GIVEN TASK: Write each line out exactly, leaving none out.

DATASET EXTRACT:

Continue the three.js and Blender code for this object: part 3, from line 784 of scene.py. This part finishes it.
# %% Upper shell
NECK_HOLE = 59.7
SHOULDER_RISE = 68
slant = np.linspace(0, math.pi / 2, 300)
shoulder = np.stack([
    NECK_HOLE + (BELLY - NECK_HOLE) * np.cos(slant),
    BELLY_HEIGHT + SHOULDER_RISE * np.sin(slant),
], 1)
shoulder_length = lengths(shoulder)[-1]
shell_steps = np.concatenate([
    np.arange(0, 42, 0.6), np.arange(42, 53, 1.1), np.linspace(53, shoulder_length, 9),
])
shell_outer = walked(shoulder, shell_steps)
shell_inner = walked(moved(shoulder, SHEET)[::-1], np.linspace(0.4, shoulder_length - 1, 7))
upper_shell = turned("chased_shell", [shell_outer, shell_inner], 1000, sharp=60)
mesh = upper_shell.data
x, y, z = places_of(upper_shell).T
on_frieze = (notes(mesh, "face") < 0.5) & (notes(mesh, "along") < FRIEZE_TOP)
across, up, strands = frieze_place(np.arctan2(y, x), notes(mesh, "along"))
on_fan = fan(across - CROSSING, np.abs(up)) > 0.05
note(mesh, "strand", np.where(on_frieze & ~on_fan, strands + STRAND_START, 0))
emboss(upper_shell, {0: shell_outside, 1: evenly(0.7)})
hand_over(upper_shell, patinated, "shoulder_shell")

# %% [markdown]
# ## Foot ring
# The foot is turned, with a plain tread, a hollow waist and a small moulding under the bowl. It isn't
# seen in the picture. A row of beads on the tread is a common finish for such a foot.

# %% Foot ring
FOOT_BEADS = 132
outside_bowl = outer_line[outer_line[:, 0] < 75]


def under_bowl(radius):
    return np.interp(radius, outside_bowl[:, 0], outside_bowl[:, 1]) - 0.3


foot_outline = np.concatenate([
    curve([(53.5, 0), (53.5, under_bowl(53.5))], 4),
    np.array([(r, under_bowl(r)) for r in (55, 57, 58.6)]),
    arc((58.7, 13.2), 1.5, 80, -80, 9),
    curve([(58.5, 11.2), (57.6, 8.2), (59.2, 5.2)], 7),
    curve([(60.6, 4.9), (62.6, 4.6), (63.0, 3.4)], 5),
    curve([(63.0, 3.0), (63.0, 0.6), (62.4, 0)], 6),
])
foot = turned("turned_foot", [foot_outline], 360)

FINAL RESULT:
Continue the three.js and Blender code for this object: part 3, from line 784 of scene.py. This part finishes it.
# %% Upper shell
NECK_HOLE = 59.7
SHOULDER_RISE = 68
slant = np.linspace(0, math.pi / 2, 300)
shoulder = np.stack([
    NECK_HOLE + (BELLY - NECK_HOLE) * np.cos(slant),
    BELLY_HEIGHT + SHOULDER_RISE * np.sin(slant),
], 1)
shoulder_length = lengths(shoulder)[-1]
shell_steps = np.concatenate([
    np.arange(0, 42, 0.6), np.arange(42, 53, 1.1), np.linspace(53, shoulder_length, 9),
])
shell_outer = walked(shoulder, shell_steps)
shell_inner = walked(moved(shoulder, SHEET)[::-1], np.linspace(0.4, shoulder_length - 1, 7))
upper_shell = turned("chased_shell", [shell_outer, shell_inner], 1000, sharp=60)
mesh = upper_shell.data
x, y, z = places_of(upper_shell).T
on_frieze = (notes(mesh, "face") < 0.5) & (notes(mesh, "along") < FRIEZE_TOP)
across, up, strands = frieze_place(np.arctan2(y, x), notes(mesh, "along"))
on_fan = fan(across - CROSSING, np.abs(up)) > 0.05
note(mesh, "strand", np.where(on_frieze & ~on_fan, strands + STRAND_START, 0))
emboss(upper_shell, {0: shell_outside, 1: evenly(0.7)})
hand_over(upper_shell, patinated, "shoulder_shell")

# %% [markdown]
# ## Foot ring
# The foot is turned, with a plain tread, a hollow waist and a small moulding under the bowl. It isn't
# seen in the picture. A row of beads on the tread is a common finish for such a foot.

# %% Foot ring
FOOT_BEADS = 132
outside_bowl = outer_line[outer_line[:, 0] < 75]


def under_bowl(radius):
    return np.interp(radius, outside_bowl[:, 0], outside_bowl[:, 1]) - 0.3


foot_outline = np.concatenate([
    curve([(53.5, 0), (53.5, under_bowl(53.5))], 4),
    np.array([(r, under_bowl(r)) for r in (55, 57, 58.6)]),
    arc((58.7, 13.2), 1.5, 80, -80, 9),
    curve([(58.5, 11.2), (57.6, 8.2), (59.2, 5.2)], 7),
    curve([(60.6, 4.9), (62.6, 4.6), (63.0, 3.4)], 5),
    curve([(63.0, 3.0), (63.0, 0.6), (62.4, 0)], 6),
])
foot = turned("turned_foot", [foot_outline], 360)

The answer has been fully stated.